Item Ref
9185
Fine quality oil on canvas in he original 17th century carved and giltwood frame.
This portrait, possibly by Lely's Studio, is after the three-quarter length version by Lely and Studio, at Lanhydrock House, Cornwall. As the sitter was considered a great beauty in her time, several portraits of her exist.
This particular pose was much in vogue and was associated with a fashionable melancholy and deep, sensitive thoughts.
LETITIA ISABELLA SMITH, COUNTESS OF RADNOR (c.1630-1714)

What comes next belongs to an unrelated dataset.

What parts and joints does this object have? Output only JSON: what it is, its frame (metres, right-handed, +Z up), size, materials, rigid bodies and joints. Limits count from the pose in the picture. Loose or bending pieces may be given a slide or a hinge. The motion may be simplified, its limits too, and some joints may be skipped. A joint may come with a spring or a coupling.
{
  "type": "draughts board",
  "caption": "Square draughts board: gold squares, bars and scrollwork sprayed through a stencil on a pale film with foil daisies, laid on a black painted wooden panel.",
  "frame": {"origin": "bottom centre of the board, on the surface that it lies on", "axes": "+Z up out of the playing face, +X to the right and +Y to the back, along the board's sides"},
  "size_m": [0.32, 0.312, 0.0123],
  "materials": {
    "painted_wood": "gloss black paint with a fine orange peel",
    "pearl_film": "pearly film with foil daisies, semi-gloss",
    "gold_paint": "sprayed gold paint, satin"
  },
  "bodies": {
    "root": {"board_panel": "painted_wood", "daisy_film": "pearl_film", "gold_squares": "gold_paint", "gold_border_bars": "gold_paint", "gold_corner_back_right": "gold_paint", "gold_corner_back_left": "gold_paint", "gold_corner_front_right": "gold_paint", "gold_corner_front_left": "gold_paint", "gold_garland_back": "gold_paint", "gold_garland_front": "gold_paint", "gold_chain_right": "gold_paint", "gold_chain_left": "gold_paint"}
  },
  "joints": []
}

She was the daughter of Sir John Smith, or Smythe, of Bedborough, Kent and his wife, Isabel Rich, youngest daughter of Robert Rich, 1st Earl of Warwick and Sidney's 'Stella'. They had four sons and five daughters, including the Hon. Francis Robartes (?1650-1718), the composer and scientist, whose portrait by Kneller is at Lanhydrock and Laetitia Isabella Robartes, who married firstly, in 1669, the 2nd Earl of Drogheda, and secondly, around 1679, the playwright William Wycherley. After the death of the Earl of Radnor at his celebrated house (previously Danvers House) in Chelsea, the sitter was married, as his second wife, to her Chelsea neighbour Charles Cheyne, 1st Viscount Newhaven (1625-98).

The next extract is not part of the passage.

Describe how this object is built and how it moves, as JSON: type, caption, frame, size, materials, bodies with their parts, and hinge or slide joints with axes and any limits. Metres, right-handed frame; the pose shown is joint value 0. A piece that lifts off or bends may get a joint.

Lady Robartes, as she then was, was described by Pepys as "a great beauty indeed", and she is also the subject of a celebrated story in the Memoirs of Count Grammont. According to the latter, she momentarily excited the desires of James, Duke of York, when: "in the zenith of her glory. Her beauty was striking". But her husband resisted all the bribes to connive with his being made a cuckold, until he was finally forced to take her off on a pilgrimage to St. Winifred's Well, which was said to cure women of barrenness, and: "did not rest until the highest mountains in Wales were between his wife and the person who had designed to perform this miracle in London".

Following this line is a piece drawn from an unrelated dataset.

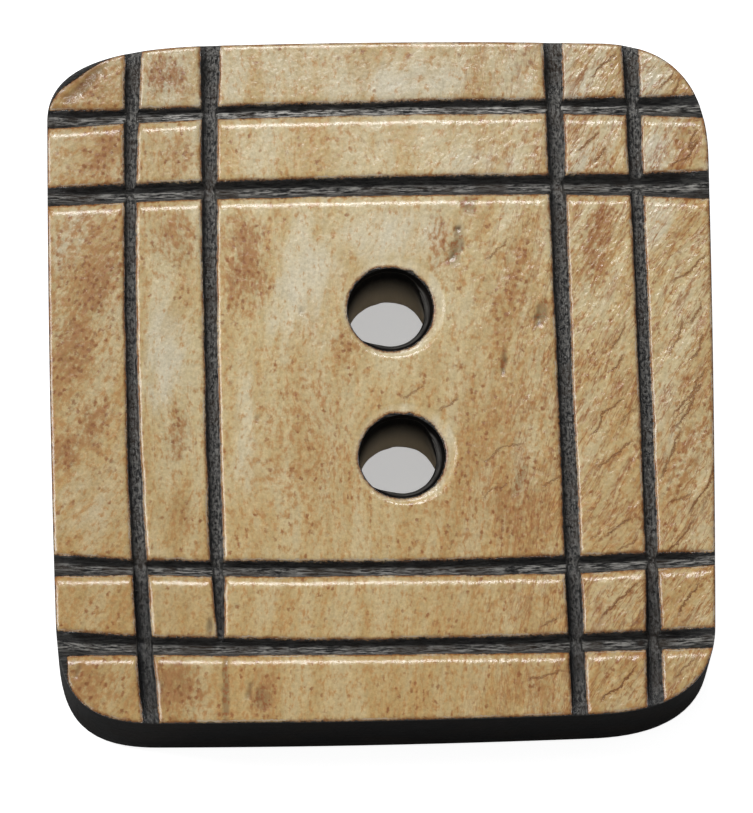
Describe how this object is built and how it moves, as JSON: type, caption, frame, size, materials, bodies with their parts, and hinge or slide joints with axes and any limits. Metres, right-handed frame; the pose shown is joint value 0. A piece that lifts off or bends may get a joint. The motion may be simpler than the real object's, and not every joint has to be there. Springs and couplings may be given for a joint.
{
  "type": "square sewing button",
  "caption": "Flat square bone button with rounded corners, a face carved with crossing dark saw cuts, and thread holes drilled through its middle.",
  "frame": {"origin": "on the flat back, at the middle of the width and the height", "axes": "+Z out of the carved face, +Y along the pair of thread holes towards the button's top edge"},
  "size_m": [0.025, 0.0265, 0.0045],
  "materials": {
    "bone": "polished natural bone on the sanded face, dyed black in the saw cuts, in the holes and on the sides"
  },
  "bodies": {
    "root": {"button": "bone"}
  },
  "joints": []
}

SIR PETER LELY (1618 - 1680) was the most important portraitist in the reign of Charles ll, although he had painted portraits throughout the Commonwealth, Principal Painter to the King, he painted everyone of importance, maintaining a busy and active Studio to help with the huge demand for his portraits. Members of his Circle, and his Followers, many of them talented artists in their own right, emulated his style to supply this constant market.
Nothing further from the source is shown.